Now let us look to the third part, which is going forwards. I have a very simple proposition here: it is right that we should now allow offshore processing in a humane circumstance. What was proposed in Malaysia was not going to accord with Australian satisfactions, and what this House was asked to do was not to approve Malaysia but to remove all human rights protections from the Migration Act. Let me remind the House that the government, the ALP, asked us to remove all human rights protections from Australian legislation. We would not stand for that. We did not stand for that. And now the government knows that it was neither acceptable to the Australian public nor the right thing to do.

Going forwards, there are three things which should occur: (1) there should be offshore processing, because it is the most humane thing that we can do if carried out in a safe and humane environment; (2) there should also be temporary protection visas, because they are a critical part of the process; and (3) as was found by the Houston committee, in the panel's view:

Turning back irregular maritime vessels carrying asylum seekers to Australia can be operationally achieved and can constitute an effective disincentive to such ventures …

But, so that I am not guilty of the selective recording of history which we have witnessed in this debate, I want to finish the sentence of Angus Houston:

… but only in circumstances where a range of operational, safety of life, diplomatic and legal conditions are met …

In other words, it can be done, it can be effective, but we need to make sure there are safeguards, and that is precisely what we would do.

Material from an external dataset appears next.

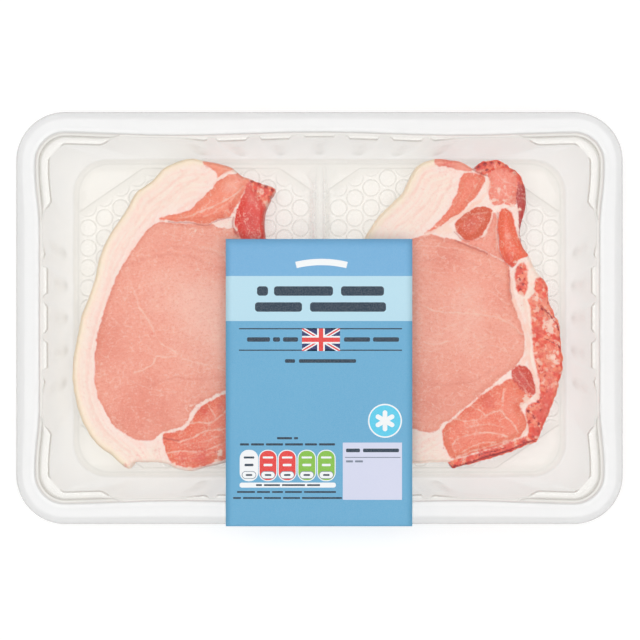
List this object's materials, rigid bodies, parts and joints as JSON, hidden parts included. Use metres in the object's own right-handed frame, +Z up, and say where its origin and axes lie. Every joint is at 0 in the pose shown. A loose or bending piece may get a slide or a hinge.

But, without all three elements being present, my fear, my belief and my prediction are that today's measures will only be very partially successful at best and that therefore we risk the loss of more lives at sea.

So I say in good faith to the government, as they have finally reached the position where they recognise that the policy of four years ago was catastrophic: there are three elements, not one, and we will not be successful until all three elements are in place. I implore the government to rethink their position, to adopt the approach in full, because only in that way can we genuinely take all of the steps necessary to ensure that the tragedies at sea which are occurring at this very second finally cease.